Embedding Across Multiple Languages
Multilingual models (like LaBSE, bge-m3, or e5-multilingual) are trained on text pairs across languages.
They learn that:
“Hello world” ≈ “Hola mundo” ≈ “Bonjour le monde”
This allows a single vector space where sentences in different languages align by meaning.
Applications:
- Cross-language search (“search in English, retrieve Spanish docs”)
- Multilingual chatbots
- Global knowledge retrieval systems
But multilingual embeddings often come at a cost:
- Slightly lower accuracy in each language compared to monolingual models.
- Larger models and slower inference due to broader vocabulary coverage.

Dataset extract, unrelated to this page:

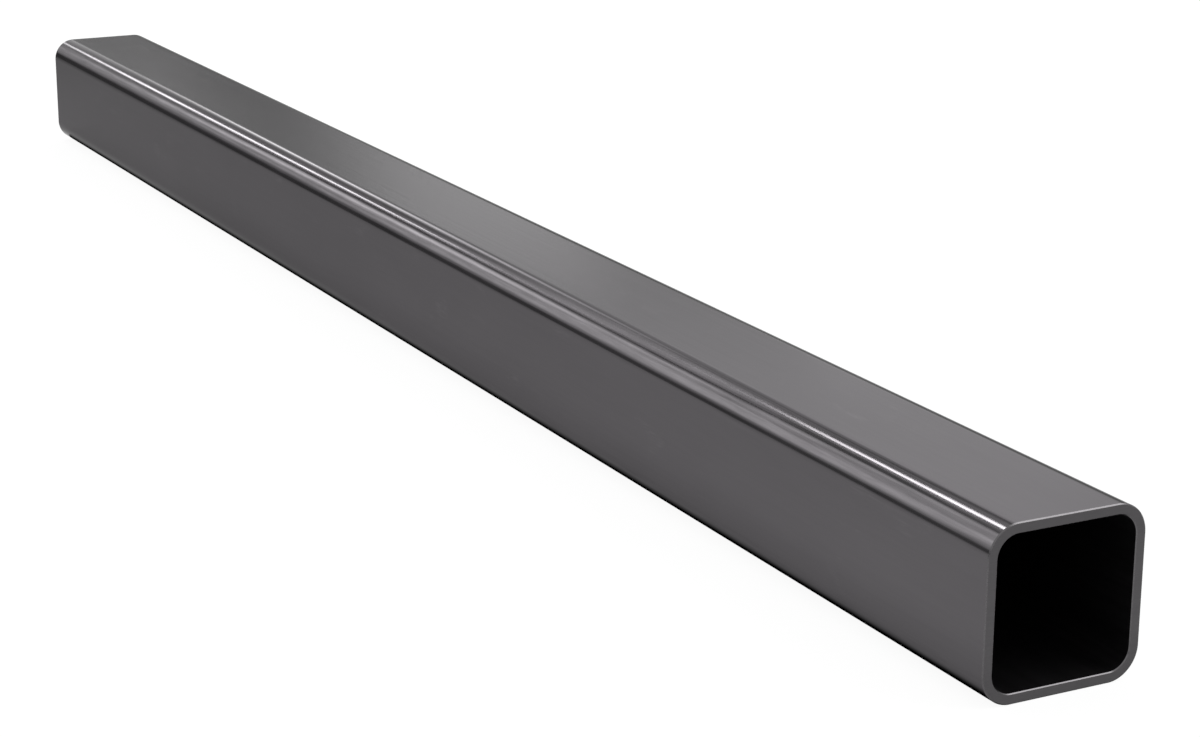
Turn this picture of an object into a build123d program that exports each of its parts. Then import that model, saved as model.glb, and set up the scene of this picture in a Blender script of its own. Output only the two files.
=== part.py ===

The Complete Pipeline in One Picture
Your text
↓
Tokenizer → [450, 8615, 1181, ...] (list of integers)
↓
Embedding Lookup Table
↓
[[0.12, -0.45, 0.89, ...], (sequence_length × 8192 matrix of floats)
[0.91, 0.03, -0.67, ...],
...]
↓
→ First Transformer layer (now the real thinking begins)Quick Recap
Stage | Input | Output | Purpose |
|---|---|---|---|
Tokenization | Raw text | List of token IDs | Break text into manageable chunks |
Embedding | List of token IDs | Matrix of dense vectors | Turn IDs into rich meaning |
Transformer | Matrix of vectors | Predictions, answers, images… | Do the actual intelligence |
That’s literally how every word you type becomes something an LLM can reason about.